▸ What you should do: Copy out the lines of the records below, and only those lines, from the one with "const lower = upper.map((row)" through the one with "bpy.data.objects.remove(obj)", exactly as they appear.

──────── Provided information

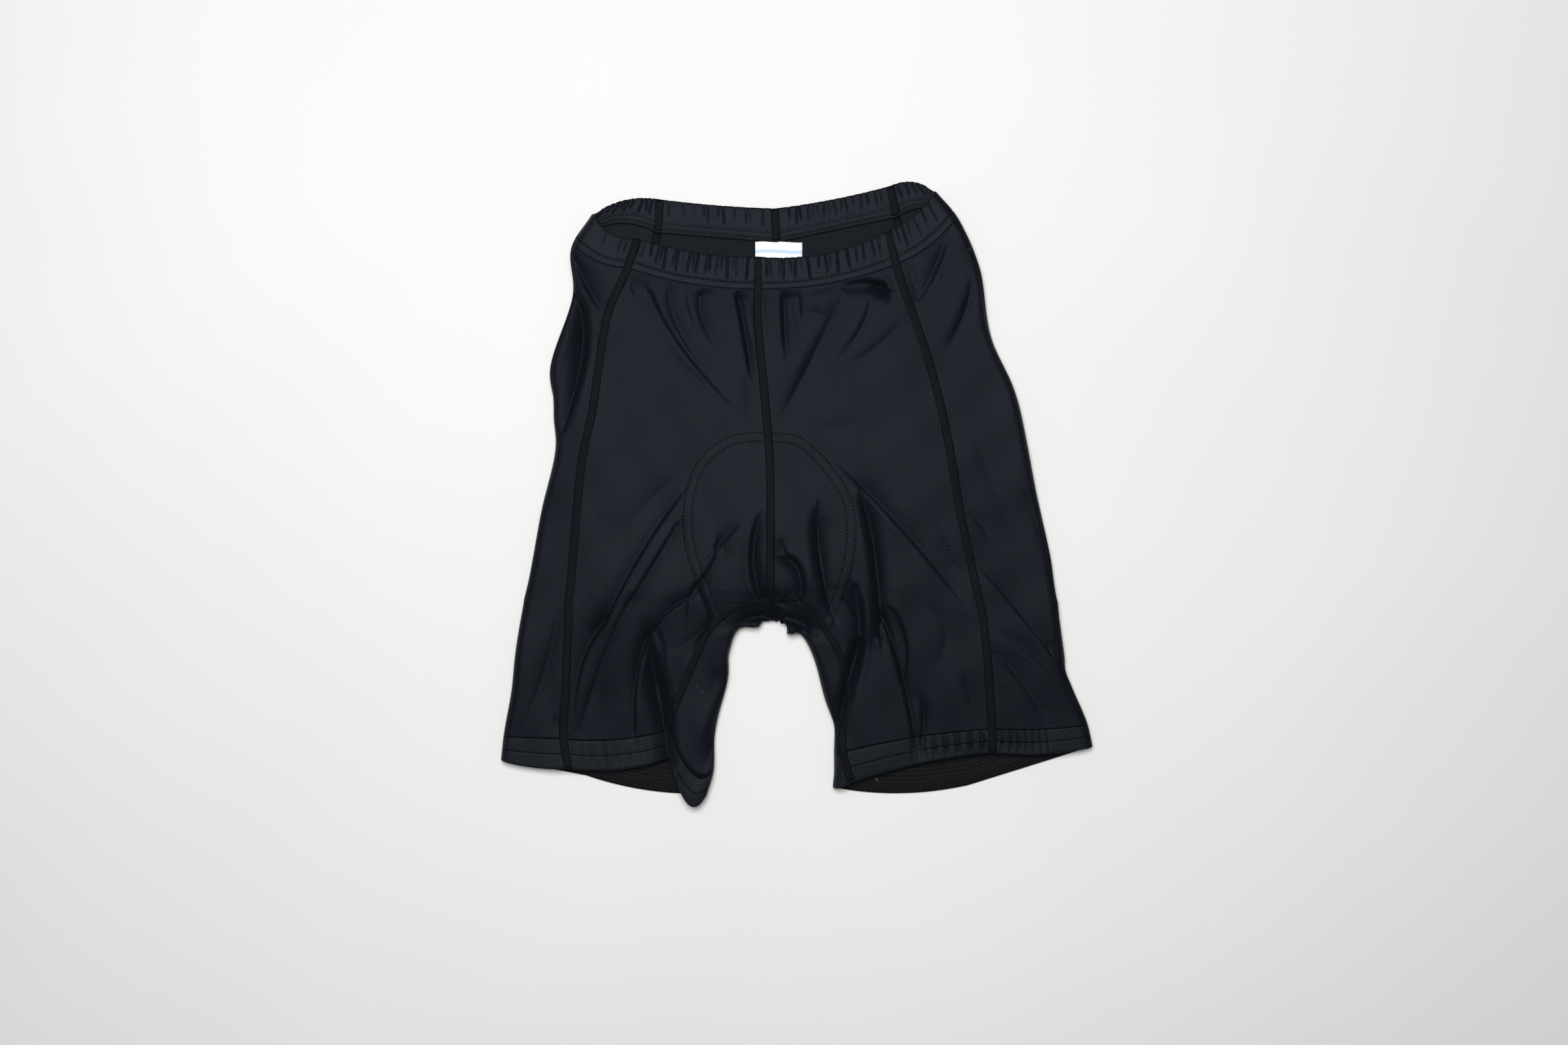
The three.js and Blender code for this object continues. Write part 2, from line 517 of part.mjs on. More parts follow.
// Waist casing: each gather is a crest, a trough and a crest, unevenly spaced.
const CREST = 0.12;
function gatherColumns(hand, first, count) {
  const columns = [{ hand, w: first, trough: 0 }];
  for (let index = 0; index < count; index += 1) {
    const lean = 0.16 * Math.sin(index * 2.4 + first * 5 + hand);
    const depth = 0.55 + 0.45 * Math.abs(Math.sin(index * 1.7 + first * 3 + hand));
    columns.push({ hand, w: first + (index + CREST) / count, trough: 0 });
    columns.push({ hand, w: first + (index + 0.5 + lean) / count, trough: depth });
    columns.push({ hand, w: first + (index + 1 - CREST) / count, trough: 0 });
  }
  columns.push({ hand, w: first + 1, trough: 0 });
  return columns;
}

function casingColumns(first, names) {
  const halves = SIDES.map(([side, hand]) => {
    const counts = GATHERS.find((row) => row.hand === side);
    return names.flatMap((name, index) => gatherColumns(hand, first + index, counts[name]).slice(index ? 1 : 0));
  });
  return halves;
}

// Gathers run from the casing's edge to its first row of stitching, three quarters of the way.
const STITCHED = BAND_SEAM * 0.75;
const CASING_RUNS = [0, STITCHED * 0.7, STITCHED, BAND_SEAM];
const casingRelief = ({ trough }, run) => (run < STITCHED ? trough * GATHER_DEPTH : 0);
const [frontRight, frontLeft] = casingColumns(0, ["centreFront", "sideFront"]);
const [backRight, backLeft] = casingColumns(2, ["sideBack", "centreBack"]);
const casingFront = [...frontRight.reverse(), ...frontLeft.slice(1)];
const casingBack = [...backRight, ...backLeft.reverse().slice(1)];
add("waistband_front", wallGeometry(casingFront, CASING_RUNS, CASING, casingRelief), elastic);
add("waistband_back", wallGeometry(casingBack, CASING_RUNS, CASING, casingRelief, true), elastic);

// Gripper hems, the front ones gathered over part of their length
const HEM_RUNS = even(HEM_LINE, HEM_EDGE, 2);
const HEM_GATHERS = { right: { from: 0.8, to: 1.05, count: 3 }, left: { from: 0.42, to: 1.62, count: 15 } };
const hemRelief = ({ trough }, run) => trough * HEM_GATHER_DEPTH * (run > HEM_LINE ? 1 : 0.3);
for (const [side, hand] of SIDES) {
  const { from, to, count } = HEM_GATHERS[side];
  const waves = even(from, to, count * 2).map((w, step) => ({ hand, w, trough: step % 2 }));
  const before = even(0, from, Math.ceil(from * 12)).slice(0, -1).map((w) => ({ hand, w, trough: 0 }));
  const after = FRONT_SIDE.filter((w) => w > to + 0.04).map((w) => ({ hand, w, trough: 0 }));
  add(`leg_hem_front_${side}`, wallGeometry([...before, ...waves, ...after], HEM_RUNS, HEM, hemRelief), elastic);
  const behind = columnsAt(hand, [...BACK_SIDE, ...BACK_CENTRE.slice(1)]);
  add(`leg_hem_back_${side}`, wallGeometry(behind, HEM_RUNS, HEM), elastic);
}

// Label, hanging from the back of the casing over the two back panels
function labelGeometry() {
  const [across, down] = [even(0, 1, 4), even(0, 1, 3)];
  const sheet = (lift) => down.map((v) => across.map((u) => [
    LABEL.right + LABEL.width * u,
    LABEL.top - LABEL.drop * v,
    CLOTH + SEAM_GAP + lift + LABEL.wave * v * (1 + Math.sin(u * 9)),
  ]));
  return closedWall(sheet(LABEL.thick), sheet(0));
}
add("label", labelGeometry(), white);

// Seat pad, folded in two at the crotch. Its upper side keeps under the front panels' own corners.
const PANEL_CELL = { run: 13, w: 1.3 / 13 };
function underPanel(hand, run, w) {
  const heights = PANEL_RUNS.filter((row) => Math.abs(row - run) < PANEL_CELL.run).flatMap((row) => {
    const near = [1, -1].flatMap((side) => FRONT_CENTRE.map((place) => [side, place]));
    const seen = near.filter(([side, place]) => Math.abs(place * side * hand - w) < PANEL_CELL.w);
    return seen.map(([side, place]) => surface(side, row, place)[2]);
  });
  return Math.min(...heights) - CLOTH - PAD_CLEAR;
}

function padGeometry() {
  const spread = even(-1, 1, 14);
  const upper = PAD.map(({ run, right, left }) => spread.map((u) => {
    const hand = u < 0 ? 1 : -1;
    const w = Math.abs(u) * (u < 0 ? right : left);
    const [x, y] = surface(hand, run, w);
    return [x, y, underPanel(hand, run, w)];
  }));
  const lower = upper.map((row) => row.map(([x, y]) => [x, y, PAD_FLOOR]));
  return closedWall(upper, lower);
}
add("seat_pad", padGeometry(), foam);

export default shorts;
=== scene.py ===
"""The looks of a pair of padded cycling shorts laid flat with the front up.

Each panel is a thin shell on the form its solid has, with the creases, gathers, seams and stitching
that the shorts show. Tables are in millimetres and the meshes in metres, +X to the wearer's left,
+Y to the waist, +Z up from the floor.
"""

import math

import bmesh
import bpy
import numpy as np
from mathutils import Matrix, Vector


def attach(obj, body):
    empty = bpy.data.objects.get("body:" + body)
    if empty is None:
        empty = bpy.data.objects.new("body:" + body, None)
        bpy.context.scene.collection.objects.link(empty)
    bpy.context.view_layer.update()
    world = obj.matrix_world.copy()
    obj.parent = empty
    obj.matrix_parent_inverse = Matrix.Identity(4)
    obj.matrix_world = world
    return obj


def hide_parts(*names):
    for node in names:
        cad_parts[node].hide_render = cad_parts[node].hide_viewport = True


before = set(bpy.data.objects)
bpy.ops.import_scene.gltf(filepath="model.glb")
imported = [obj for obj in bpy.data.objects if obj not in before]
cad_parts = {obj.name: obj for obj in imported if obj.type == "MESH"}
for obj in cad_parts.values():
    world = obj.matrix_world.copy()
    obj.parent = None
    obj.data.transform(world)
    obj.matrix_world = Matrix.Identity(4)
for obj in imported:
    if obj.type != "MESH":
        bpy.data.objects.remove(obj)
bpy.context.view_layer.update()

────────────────
──────── Provided information

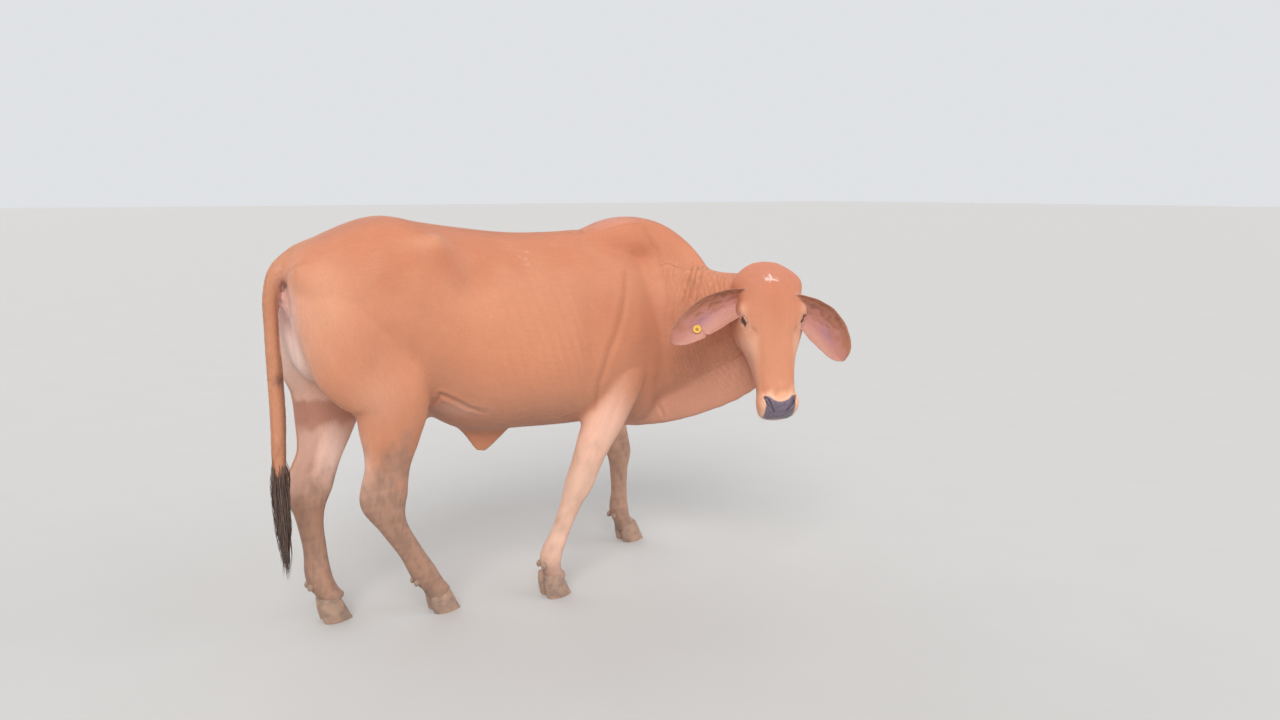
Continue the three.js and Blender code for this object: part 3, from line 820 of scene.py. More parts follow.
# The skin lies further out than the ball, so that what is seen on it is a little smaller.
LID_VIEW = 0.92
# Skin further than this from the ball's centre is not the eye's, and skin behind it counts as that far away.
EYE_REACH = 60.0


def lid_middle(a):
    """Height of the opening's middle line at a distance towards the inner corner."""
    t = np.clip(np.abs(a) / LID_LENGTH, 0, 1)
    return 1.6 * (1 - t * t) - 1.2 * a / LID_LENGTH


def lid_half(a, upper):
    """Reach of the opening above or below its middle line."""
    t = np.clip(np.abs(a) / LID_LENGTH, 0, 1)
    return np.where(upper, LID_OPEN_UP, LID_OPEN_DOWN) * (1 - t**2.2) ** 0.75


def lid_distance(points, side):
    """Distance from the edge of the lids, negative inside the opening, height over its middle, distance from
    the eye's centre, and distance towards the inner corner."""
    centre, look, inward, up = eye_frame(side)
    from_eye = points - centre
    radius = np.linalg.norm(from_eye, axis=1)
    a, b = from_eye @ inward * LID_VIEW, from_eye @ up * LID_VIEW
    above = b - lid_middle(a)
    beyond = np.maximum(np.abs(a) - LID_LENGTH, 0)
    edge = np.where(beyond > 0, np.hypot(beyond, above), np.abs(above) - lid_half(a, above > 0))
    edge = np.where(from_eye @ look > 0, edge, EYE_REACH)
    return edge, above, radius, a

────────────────
──────── Provided information

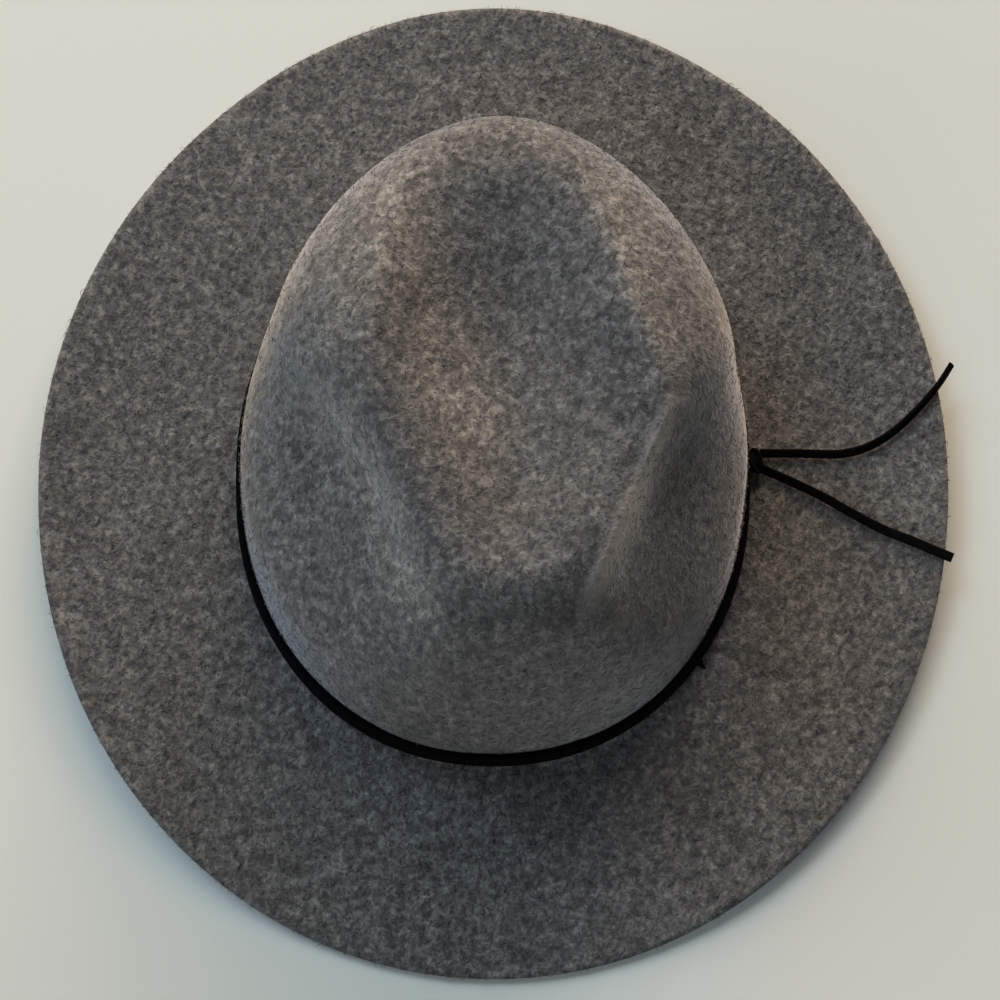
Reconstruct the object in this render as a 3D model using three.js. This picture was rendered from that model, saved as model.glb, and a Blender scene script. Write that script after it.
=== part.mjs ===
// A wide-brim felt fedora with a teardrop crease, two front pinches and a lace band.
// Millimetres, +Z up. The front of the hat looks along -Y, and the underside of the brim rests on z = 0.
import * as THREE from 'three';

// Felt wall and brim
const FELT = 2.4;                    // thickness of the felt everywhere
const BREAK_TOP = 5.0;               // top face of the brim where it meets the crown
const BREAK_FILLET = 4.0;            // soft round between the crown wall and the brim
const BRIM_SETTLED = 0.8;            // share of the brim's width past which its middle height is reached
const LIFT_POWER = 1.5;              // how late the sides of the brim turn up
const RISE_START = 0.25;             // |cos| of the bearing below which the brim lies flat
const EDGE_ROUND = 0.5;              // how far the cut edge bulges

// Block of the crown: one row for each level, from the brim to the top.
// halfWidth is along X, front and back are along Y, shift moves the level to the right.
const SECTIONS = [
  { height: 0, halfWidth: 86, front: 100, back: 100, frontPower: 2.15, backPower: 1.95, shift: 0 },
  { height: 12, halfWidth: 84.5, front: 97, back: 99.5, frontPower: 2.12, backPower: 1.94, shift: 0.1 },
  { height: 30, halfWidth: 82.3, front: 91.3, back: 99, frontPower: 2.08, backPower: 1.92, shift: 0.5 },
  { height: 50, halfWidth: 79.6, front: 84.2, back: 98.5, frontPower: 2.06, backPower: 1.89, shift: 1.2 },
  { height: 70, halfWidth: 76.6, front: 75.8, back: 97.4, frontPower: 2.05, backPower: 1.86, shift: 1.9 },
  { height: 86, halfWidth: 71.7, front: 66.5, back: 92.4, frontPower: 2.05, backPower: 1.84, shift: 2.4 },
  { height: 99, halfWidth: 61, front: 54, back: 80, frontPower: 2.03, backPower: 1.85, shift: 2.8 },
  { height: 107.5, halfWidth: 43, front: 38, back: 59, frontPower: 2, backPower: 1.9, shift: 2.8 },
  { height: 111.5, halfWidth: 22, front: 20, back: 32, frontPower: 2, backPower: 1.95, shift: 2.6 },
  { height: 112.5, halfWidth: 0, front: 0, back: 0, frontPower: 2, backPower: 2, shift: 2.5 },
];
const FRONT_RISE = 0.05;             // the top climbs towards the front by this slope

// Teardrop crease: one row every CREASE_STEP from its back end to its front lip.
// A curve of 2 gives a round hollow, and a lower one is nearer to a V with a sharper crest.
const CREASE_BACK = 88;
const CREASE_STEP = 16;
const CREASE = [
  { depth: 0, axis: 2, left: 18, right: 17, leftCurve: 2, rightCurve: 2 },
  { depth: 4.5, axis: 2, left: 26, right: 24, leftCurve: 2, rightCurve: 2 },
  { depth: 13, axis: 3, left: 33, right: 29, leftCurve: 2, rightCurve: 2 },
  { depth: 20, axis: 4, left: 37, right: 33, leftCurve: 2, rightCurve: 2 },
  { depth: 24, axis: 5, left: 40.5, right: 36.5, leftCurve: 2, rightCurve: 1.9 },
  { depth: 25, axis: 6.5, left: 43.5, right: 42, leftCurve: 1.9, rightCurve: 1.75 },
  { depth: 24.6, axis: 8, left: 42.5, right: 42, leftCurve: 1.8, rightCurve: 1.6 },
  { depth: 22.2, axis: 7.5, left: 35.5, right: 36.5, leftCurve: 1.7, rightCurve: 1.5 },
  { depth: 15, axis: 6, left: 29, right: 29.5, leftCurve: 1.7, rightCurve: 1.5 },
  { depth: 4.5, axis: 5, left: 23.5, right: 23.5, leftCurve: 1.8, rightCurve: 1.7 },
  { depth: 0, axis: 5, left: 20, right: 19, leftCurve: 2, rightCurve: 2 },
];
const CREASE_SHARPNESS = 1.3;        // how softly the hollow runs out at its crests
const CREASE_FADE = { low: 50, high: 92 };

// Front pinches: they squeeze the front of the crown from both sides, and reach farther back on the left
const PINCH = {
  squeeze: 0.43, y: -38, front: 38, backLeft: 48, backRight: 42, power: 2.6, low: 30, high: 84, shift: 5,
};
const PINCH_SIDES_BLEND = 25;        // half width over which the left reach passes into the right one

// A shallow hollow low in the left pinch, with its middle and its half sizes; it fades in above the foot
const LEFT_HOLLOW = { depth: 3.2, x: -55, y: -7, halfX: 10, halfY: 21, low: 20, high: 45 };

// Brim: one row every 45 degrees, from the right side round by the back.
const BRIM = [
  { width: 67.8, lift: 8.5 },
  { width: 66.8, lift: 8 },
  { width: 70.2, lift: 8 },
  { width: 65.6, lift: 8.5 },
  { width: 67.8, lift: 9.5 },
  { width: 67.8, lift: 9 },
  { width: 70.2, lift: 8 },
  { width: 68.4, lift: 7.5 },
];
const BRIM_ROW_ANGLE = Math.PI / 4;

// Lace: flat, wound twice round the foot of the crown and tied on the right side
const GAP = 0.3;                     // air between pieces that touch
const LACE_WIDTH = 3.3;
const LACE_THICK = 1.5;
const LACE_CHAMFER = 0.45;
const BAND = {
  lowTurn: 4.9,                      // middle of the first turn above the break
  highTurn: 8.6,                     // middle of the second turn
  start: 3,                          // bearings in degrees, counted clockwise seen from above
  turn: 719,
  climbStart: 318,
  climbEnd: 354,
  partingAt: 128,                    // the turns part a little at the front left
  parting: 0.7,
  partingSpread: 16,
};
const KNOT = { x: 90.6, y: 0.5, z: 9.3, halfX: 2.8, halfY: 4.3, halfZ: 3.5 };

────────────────

▸ Right answer:
  const lower = upper.map((row) => row.map(([x, y]) => [x, y, PAD_FLOOR]));
  return closedWall(upper, lower);
}
add("seat_pad", padGeometry(), foam);

export default shorts;
=== scene.py ===
"""The looks of a pair of padded cycling shorts laid flat with the front up.

Each panel is a thin shell on the form its solid has, with the creases, gathers, seams and stitching
that the shorts show. Tables are in millimetres and the meshes in metres, +X to the wearer's left,
+Y to the waist, +Z up from the floor.
"""

import math

import bmesh
import bpy
import numpy as np
from mathutils import Matrix, Vector


def attach(obj, body):
    empty = bpy.data.objects.get("body:" + body)
    if empty is None:
        empty = bpy.data.objects.new("body:" + body, None)
        bpy.context.scene.collection.objects.link(empty)
    bpy.context.view_layer.update()
    world = obj.matrix_world.copy()
    obj.parent = empty
    obj.matrix_parent_inverse = Matrix.Identity(4)
    obj.matrix_world = world
    return obj


def hide_parts(*names):
    for node in names:
        cad_parts[node].hide_render = cad_parts[node].hide_viewport = True


before = set(bpy.data.objects)
bpy.ops.import_scene.gltf(filepath="model.glb")
imported = [obj for obj in bpy.data.objects if obj not in before]
cad_parts = {obj.name: obj for obj in imported if obj.type == "MESH"}
for obj in cad_parts.values():
    world = obj.matrix_world.copy()
    obj.parent = None
    obj.data.transform(world)
    obj.matrix_world = Matrix.Identity(4)
for obj in imported:
    if obj.type != "MESH":
        bpy.data.objects.remove(obj)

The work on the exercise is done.